The Ghana Exim Bank is seeking to reduce Ghana’s US$100 million and US$60 million imports of tomatoes and onions in the lean season with the introduction of greenhouse technology.
According to the CEO of the Bank, Lawrence Agyinsam, the move should also help address the perennial depreciation of the cedi.
He was speaking at the graduation of the first cohort of beneficiaries of a training christened Youth in Green House Enterprise Project, one of the many initiatives introduced by the government through the Ghana Exim Bank to drive its plan of achieving food security in the country.
Following significant strides in initiatives such as the planting for food and jobs, which has reduced the importation of some food items such as maize, and increased production of some vegetables, the Ghana Exim Bank CEO, Lawrence Agyinsam, is optimistic of the prospects of the project.
“As they say, Rome was not built in a day; a journey of thousand kilometers begins with a step. If you make the investment, the benefit thereof will not be shown immediately and we promise Ghanaians that in the next year, some of the benefits will be on the ground as we are seeing already.
EximBank, as you may know, is the key financial institution for the 1 District 1 Factory. This is not a one district factory, one factory — this is youth enterprise, doing greenhouse enterprise projects making sure that we rake in and bring in the youth.
And it’s going to be in six regions of this country and again this is phase one, if it’s successful then we move to phase two so that there will be full security and sustainability to make sure that we stop the importation and then rather export to our neighboring countries and even abroad. That is the dream,” Mr. Agyinsam said.

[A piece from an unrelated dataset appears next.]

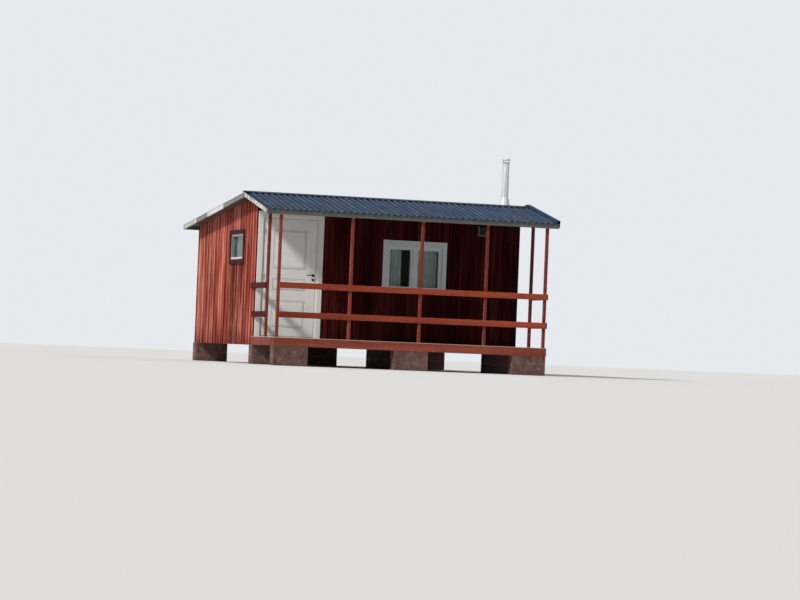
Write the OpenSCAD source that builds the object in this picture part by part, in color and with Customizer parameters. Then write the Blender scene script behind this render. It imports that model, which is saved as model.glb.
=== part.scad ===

For the past month, graduates with various backgrounds in agriculture from different universities across the country were taken through technical skills in nursing through to the harvesting of crops such as lettuce and cucumber.
In addition, the beneficiaries were given entrepreneurial skills needed to start their own agribusiness which should involve the sale and possible value addition to the crops they cultivate.
Mr. Agyinsam added that the skillset should provide a different approach in addressing the food supply needs of Ghanaians.
The Ghana Exim Bank is supporting the Youth in Green House Enterprise Project with GH¢20 million. The beneficiaries are also expected to cultivate crops on a greenhouse size of not less than 624 square meters.
In all, about 600 youth are expected to be employed directly or indirectly via the Youth in Green House Enterprise Project.